North: Identity, Photography, Fashion marks Open Eye’s 40th anniversary, and it has become one of the gallery’s most popular and well-attended exhibitions of its recent history; it has captured the imagination of the public and media alike, drawing in the crowds and gaining publicity both locally and nationally.
Co-curated by Lou Stoppard and Adam Murray, the premise of the exhibition is to reflect the wide-reaching influences of the North as a self-identifiable entity with meaningful contributions in all creative cultural fields, from music to fashion to art. Despite the presence of art heavyweights (the exhibition features the likes of Peter Saville), Stoppard states that she aims for the exhibition to mean something to people; the true focus of the exhibition being the people on the street, inviting audiences to respond to the sights and sounds presented, that are at once familiar but also removed once they are presented in the form of high art and culture.
North: Identity, Photography, Fashion. Open Eye Gallery, 2017. Image by Mark McNulty.
Despite the anticipation and praise of the national press, on a more local level the exhibition has been met with mixed reviews. The curator’s intentions were to directly combat the now semi-ubiquitous ‘fashion blockbuster’ that has gained traction in the art world of late. These London-centric showcases tend to highlight the work of a single designer and the work is shown in direct relation to the life of one individual but this becomes counterproductive: the work is out of context, removed from the wider culture within which it was fomented.
North, in its intentions, is diametrically opposed to this: it takes fashion and photography from across the globe and gives it context, highlighting the motifs that have their roots in the North but can take on a wider significance. It deconstructs these images to show the northern origins, centring on the idea of a single communal identity which grows into a widely-disseminated trope that can become meaningful and relevant to those who have never laid eyes on the area.
Photograph by Alice Hawkins, Derrin Crawford & Demi-Leigh Cruickshank in ‘The Liver Birds’ LOVE magazine, Liverpool, 2012
However, the exhibition’s examination and portrayal of northern culture has been deemed shallow by some, accusing it of portraying stylised, even fetishised versions of the working class by those who are removed from the culture itself, rather than depicting an accurate reflection of complexities and depth of northern culture. Instead it is reminiscent of the blockbuster shows it reviles; it paints the North as a series of homogenised tropes co-opted and exploited by the fashion industry.

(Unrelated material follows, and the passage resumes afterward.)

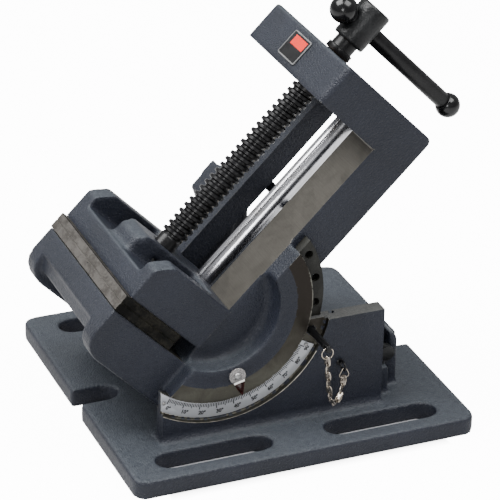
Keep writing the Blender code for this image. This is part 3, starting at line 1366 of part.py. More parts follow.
def index_pin():
    """Makes the index pin with its flattened, cross-drilled outer end."""
    x, z = pin_axis()
    frame = Matrix.Translation((x, 0, z))
    pin = rod("index_pin", frame, "y", (0, 0), PIN_RADIUS, (-PIN_OUTER_Y, -PIN_TIP_Y), SMALL_SIDES)
    bevel(pin, PIN_CHAMFER)
    flat = PIN_TANG_THICKNESS / 2
    tang = (-PIN_OUTER_Y - OVERRUN, -PIN_OUTER_Y + PIN_TANG_LENGTH)
    reach = (-PIN_RADIUS - OVERRUN, PIN_RADIUS + OVERRUN)
    for side in (-1, 1):
        outer = sorted((side * flat, side * (PIN_RADIUS + OVERRUN)))
        cut(pin, box("pin_flat", frame, outer, tang, reach))
    spot = (-PIN_OUTER_Y + PIN_CROSS_HOLE_INSET, 0)
    return cut(pin, rod("cross_hole", frame, "x", spot, PIN_CROSS_HOLE_RADIUS, reach, SMALL_SIDES))


def split_ring_centre():
    """Gives the middle of the split ring that hangs in the pin's cross hole."""
    x, z = pin_axis()
    return Vector((x, -PIN_OUTER_Y + PIN_CROSS_HOLE_INSET, z - SPLIT_RING_RADIUS + SPLIT_RING_SAG))


def split_ring():
    """Makes the ring between index pin and chain."""
    centre = split_ring_centre()
    step = 360 / (2 * SMALL_SIDES)
    circle = arc((0, 0), SPLIT_RING_RADIUS, step / 2, 360 - step / 2, 2 * SMALL_SIDES - 1)
    points = [(x, 0, z) for x, z in circle]
    return wire("split_ring", Matrix.Translation(centre), points, WIRE_DIAMETER)


def eye_loop_centre():
    """Gives the middle of the eye screw's loop."""
    inner = -WALL_OUTER_Y - GAP - EYE_COLLAR_THICKNESS
    return Vector((EYE_X, inner - EYE_INNER_LENGTH / 2 - EYE_WIRE_DIAMETER / 2, EYE_Z))


def eye_screw():
    """Makes the long-eyed screw in the front wall that the chain hangs from."""
    centre = eye_loop_centre()
    frame = Matrix.Translation((EYE_X, -WALL_OUTER_Y - GAP, EYE_Z)) @ Matrix.Rotation(math.pi / 2, 4, "X")
    profile = [
        (0, EYE_COLLAR_THICKNESS),
        (EYE_COLLAR_RADIUS, EYE_COLLAR_THICKNESS),
        (EYE_COLLAR_RADIUS, 0),
        (EYE_SHANK_RADIUS, 0),
        (EYE_SHANK_RADIUS, -EYE_SHANK_DEPTH),
        (0, -EYE_SHANK_DEPTH),
    ]
    eye = turned("eye_screw", frame, profile, SMALL_SIDES)
    half_length = (EYE_INNER_LENGTH + EYE_WIRE_DIAMETER) / 2
    half_height = (EYE_INNER_HEIGHT + EYE_WIRE_DIAMETER) / 2
    outline = stadium(half_length, half_height, ARC_STEPS + 1)
    points = [(0, y, z) for y, z in outline]
    return join(eye, wire("eye_loop", Matrix.Translation(centre), points, EYE_WIRE_DIAMETER))


def chain_ring_top():
    """Gives the centre of the rounded corner by which the chain's last ring hangs in the eye."""
    centre = eye_loop_centre()
    y = centre.y - EYE_INNER_LENGTH / 2 + WIRE_DIAMETER / 2 + GAP
    return Vector((EYE_X, y, centre.z - (EYE_INNER_HEIGHT + EYE_WIRE_DIAMETER) / 2))


def chain_ring():
    """Makes the three-cornered ring between chain and eye screw."""
    radius = CHAIN_RING_CORNER
    outline = arc((0, 0), radius, 150, 30, ARC_STEPS * 2)
    outline += arc((CHAIN_RING_HALF_BASE, -CHAIN_RING_DROP), radius, 15, -90, ARC_STEPS)
    outline += arc((-CHAIN_RING_HALF_BASE, -CHAIN_RING_DROP), radius, -90, -195, ARC_STEPS)
    points = [(x, 0, z) for x, z in outline]
    return wire("chain_ring", Matrix.Translation(chain_ring_top()), points, WIRE_DIAMETER)


def chain_ends():
    """Gives the joints where the chain hangs in the split ring and in the three-cornered ring."""
    hook = Vector((0, 0, (WIRE_DIAMETER + LINK_SLACK) / 2))
    first = split_ring_centre() - Vector((0, 0, SPLIT_RING_RADIUS)) + hook
    last = chain_ring_top() - Vector((0, 0, CHAIN_RING_DROP + CHAIN_RING_CORNER)) + hook
    return first, last


def hanging_curve(first, last, length, samples):
    """Lists points of a chain of the given length that hangs between two places."""
    across = Vector((last.x - first.x, last.y - first.y, 0))
    span = across.length
    rise = last.z - first.z
    tight, slack = span / LINK_COUNT / 2, span * LINK_COUNT
    for _ in range(60):
        scale = (tight + slack) / 2
        if 2 * scale * math.sinh(span / 2 / scale) > math.sqrt(length**2 - rise**2):
            tight = scale
        else:
            slack = scale
    lowest = span / 2 - scale * math.asinh(rise / 2 / scale / math.sinh(span / 2 / scale))
    points = []
    for i in range(samples + 1):
        run = span * i / samples
        drop_z = scale * (math.cosh((run - lowest) / scale) - math.cosh(lowest / scale))
        points.append(first + across.normalized() * run + Vector((0, 0, drop_z)))
    return points


def walk_joints(points):
    """Walks the curve in chords of one pitch and lists the joints between links."""
    joints = [points[0]]
    for before, after in zip(points, points[1:]):
        while (after - joints[-1]).length >= LINK_PITCH > (before - joints[-1]).length:
            low, high = 0, 1
            for _ in range(30):
                middle = (low + high) / 2
                if (before.lerp(after, middle) - joints[-1]).length < LINK_PITCH:
                    low = middle
                else:
                    high = middle
            joints.append(before.lerp(after, high))
    return joints


def chain_joints():
    """Lists all joints of the chain, on a curve just long enough for whole pitches."""
    first, last = chain_ends()
    length = LINK_COUNT * LINK_PITCH
    for _ in range(12):
        points = hanging_curve(first, last, length, FINE_SIDES * 4)
        joints = walk_joints(points)[:LINK_COUNT]
        length += LINK_PITCH - (last - joints[-1]).length
    return joints + [last]


def chain():
    """Makes the chain's links, each turned a quarter against its neighbours."""
    joints = chain_joints()
    across = Vector((joints[-1].x - joints[0].x, joints[-1].y - joints[0].y, 0)).normalized()
    sideways = Vector((0, 0, 1)).cross(across)
    outline = stadium(LINK_CENTRE_LENGTH / 2, LINK_HALF_WIDTH)
    links = []
    for number, (before, after) in enumerate(zip(joints, joints[1:]), 1):
        along = (after - before).normalized()
        width = sideways if number % 2 else sideways.cross(along).normalized()
        normal = along.cross(width).normalized()
        turn = Matrix((along, width, normal)).transposed().to_4x4()
        frame = Matrix.Translation((before + after) / 2) @ turn
        points = [(x, y, 0) for x, y in outline]
        links.append(wire(f"chain_link_{number:02d}", frame, points, WIRE_DIAMETER))
    return links


def body_marker(name, frame):
    """Adds an empty on a joint axis, which carries the pieces that move together."""
    marker = bpy.data.objects.new(name, None)
    marker.matrix_world = frame
    marker.empty_display_size = HEAD_RADIUS
    HELPERS.objects.link(marker)
    return marker


def carry(marker, pieces):
    """Parents the pieces to their body's marker without moving them."""
    bpy.context.view_layer.update()
    for piece in pieces:
        piece.parent = marker
        piece.matrix_parent_inverse = marker.matrix_world.inverted()


def finish(pieces, look):
    """Gives each piece its own material with the look's colour."""
    colour, metallic, roughness = look
    for piece in pieces:
        material = bpy.data.materials.new(piece.name + "_finish")
        material.use_nodes = True
        shader = material.node_tree.nodes["Principled BSDF"]
        shader.inputs["Base Color"].default_value = (*colour, 1)
        shader.inputs["Metallic"].default_value = metallic
        shader.inputs["Roughness"].default_value = roughness
        material.diffuse_color = (*colour, 1)
        piece.data.materials.clear()
        piece.data.materials.append(material)


def smooth(pieces):
    """Shades round pieces smooth."""
    for piece in pieces:
        for face in piece.data.polygons:
            face.use_smooth = True


def build():
    """Makes every piece, gives it a finish and hangs it on the body that it moves with."""
    base = [base_casting(), scale_plate(), eye_screw(), clamp_washer(), clamp_nut()]
    base += [scale_rivet(f"scale_rivet_{i}", angle) for i, angle in enumerate(rivet_angles(), 1)]
    clamp = clamp_bolt()
    fixed_plates, moving_plates = jaw_plates_and_screws()
    bed = [vise_body(), spindle_nut(), guide_rod(), badge_plate(), pointer(), pointer_screw()]
    jaw = [moving_jaw(), thrust_button(), *retaining_pins(), *keepers_and_screws()]
    spindle_piece = spindle()
    handle_pieces = handle()
    pin_pieces = [index_pin(), split_ring(), chain_ring(), *chain()]
    finish([base[0], bed[0], jaw[0]], CAST_PAINT)
    finish([base[1]], SCALE_SILVER)
    finish([base[2], clamp, spindle_piece, *handle_pieces, pin_pieces[0]], BLACK_OXIDE)
    finish([*base[3:], bed[5], *jaw[1:]], BRIGHT_STEEL)
    finish([fixed_plates[0], moving_plates[0]], MACHINED_IRON)
    finish([*fixed_plates[1:], *moving_plates[1:]], BLACK_OXIDE)
    finish([bed[1]], BRONZE)
    finish([bed[2]], CHROME)
    finish([bed[3]], BADGE_BLACK)
    finish([bed[4]], CLEAR_PLASTIC)
    finish(pin_pieces[1:], BRIGHT_STEEL)
    smooth([*pin_pieces[1:], *handle_pieces[1:]])
    bar_frame = SPINDLE_LINE @ Matrix.Translation((BAR_U, 0, 0))
    pin_x, pin_z = pin_axis()
    carry(body_marker("bed_tilt_axis", BED), bed + fixed_plates)
    carry(body_marker("jaw_slide_axis", SPINDLE_LINE), jaw + moving_plates)
    carry(body_marker("spindle_axis", SPINDLE_LINE), [spindle_piece])
    carry(body_marker("handle_slide_axis", bar_frame), handle_pieces)
    carry(body_marker("pin_slide_axis", Matrix.Translation((pin_x, 0, pin_z))), pin_pieces)
    carry(body_marker("clamp_bolt_axis", clamp_frame()), [clamp])


build()
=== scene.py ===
"""Dressed model of a tilting drill-press vise, with its studio.

Metres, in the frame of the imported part: +X towards the handle, -Y the front with the degree
scale, +Z up from the underside of the base. Bed coordinates are U towards the handle, Y, and
W up from the bed, with the tilt axis through their origin.
"""

import logging
import math
from collections.abc import Iterable, Sequence
from dataclasses import dataclass, replace
from enum import Enum
from functools import reduce
from operator import and_, or_

import bmesh
import bpy
import numpy as np
from mathutils import Matrix, Vector


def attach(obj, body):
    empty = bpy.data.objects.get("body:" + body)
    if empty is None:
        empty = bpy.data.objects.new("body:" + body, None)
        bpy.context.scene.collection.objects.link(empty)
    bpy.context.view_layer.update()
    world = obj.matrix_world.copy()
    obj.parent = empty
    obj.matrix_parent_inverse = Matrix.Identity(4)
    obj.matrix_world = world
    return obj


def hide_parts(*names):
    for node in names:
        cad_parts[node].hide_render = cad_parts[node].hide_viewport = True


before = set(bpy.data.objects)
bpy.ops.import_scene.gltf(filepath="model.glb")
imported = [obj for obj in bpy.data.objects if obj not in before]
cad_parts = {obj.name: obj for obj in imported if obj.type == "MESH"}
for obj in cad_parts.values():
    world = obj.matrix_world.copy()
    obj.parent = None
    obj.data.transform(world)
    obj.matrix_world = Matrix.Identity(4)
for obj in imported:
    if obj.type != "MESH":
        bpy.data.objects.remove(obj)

LOG = logging.getLogger("angle_vise")

# Height of the tilt axis over the base's underside
TILT_HEIGHT = 0.0786
PIVOT = Matrix.Translation((-0.0375, 0.0, TILT_HEIGHT))
BED = PIVOT @ Matrix.Rotation(-math.radians(45), 4, "Y")
SPINDLE_LINE = BED @ Matrix.Translation((0.0, 0.0, 0.0148))
BASE = Matrix.Identity(4)
LIE_ALONG_X = Matrix.Rotation(math.radians(90), 4, "Y")
LIE_ALONG_Y = Matrix.Rotation(math.radians(-90), 4, "X")
FACE_FRONT = Matrix.Rotation(math.radians(90), 4, "X")

# U where the handle bar crosses the spindle
HANDLE_U = 0.15581
# Points of a turned shape that are closer than this are one
MERGE_DISTANCE = 1e-7
# Share of a skin's face size within which its points belong to a machined surface
SKIN_REACH = 0.55

Colour = tuple[float, float, float]
Span = tuple[float, float]
Mesh = bpy.types.Mesh
Shape = bmesh.types.BMesh
Piece = bpy.types.Object
Material = bpy.types.Material
Tree = bpy.types.NodeTree
Node = bpy.types.Node
Socket = bpy.types.NodeSocket
Sockets = bpy.types.bpy_prop_collection


class Slot(Enum):
    """The record's material slots."""

    PAINT = "cast_paint"
    IRON = "machined_iron"
    STEEL = "bright_steel"
    OXIDE = "black_oxide"
    CHROME = "chrome"
    CHAIN = "chain_nickel"
    BRONZE = "bronze"
    SCALE = "scale_silver"
    PLASTIC = "clear_plastic"
    BADGE = "badge"


class Body(Enum):
    """The bodies that pieces ride on."""

    BASE = "base"
    BED = "bed"
    JAW = "moving_jaw"
    SPINDLE = "spindle"
    HANDLE = "handle"
    PIN = "index_pin"
    CLAMP = "clamp_bolt"


def tone(red: int, green: int, blue: int) -> Colour:
    """Turns a screen colour, 0 to 255 in each channel, into linear light.

    Args:
        red: Red channel.
        green: Green channel.
        blue: Blue channel.

    Returns:
        The linear colour.
    """
    shares = [channel / 255 for channel in (red, green, blue)]
    return tuple(s / 12.92 if s <= 0.04045 else ((s + 0.055) / 1.055) ** 2.4 for s in shares)


def lit(colour: Colour, factor: float, lift: float = 0.0) -> Colour:
    """Scales a colour and adds a lift to each channel, up to full light."""
    return tuple(min(1.0, channel * factor + lift) for channel in colour)


# Shader graphs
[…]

This analysis is perhaps a little harsh, the curators treat the subject with a level of sensitivity and care, and the inclusion of celebrity names serves to reaffirm the importance of northern culture and the extent to which its culture has been disseminated. The central tenets of northern culture can be seen in both local and global artists from Mark Leckey to Jeremy Deller; North reinforces the root of the central motifs, marrying the symbol with its origin.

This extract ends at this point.